AJ and I attended LL3 this past weekend and got to hear some pretty cool ideas.
The first talk (by Dana Moore and Bill Wright) presented Jabber as a way to control distributed software agents. The user fires up a Jabber client and his "buddy list" consists of all the different agents that are floating around the system. He can send chat messages to interact with each one, getting info such as "help", "status", or directives such as "kill cpu" (their project involved agents that attack a distributed system to see how it holds up).
I really like the idea of using Jabber to communicate with "headless" software in general. The usual solution these days seems to involve embedding a web server into the program, or maybe telnet--and that's if the software has a user interface at all. More commonly, input is restricted to config files, environment variables, and command line switches, and the only output you get is a logfile.

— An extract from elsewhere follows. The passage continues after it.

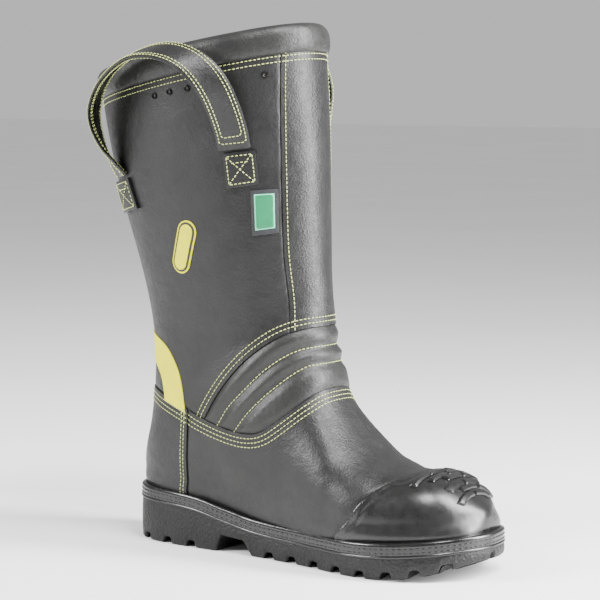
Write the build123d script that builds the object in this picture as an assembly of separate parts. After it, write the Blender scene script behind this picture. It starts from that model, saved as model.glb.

Embedding a Jabber client in your program is much lighter weight than embedding a web server: all you need is a client library (the Smack library for Java, for example, weighs in at 124KB, while Jabber4r for Ruby is less than 75KB) and maybe a thread to poll for messages (I assume--I'm not too familiar with the protocol yet). And sending warning or error messages to an administrator through Jabber is much more likely to get attention than if the messages are simply written to a logfile.
I'll refrain from going into any more detail until I've tried this with one of my own projects. If and when I resume development on my IMAP server, I'd like to use Jabber as the interface to add/remove users, reset passwords, and other administrative tasks.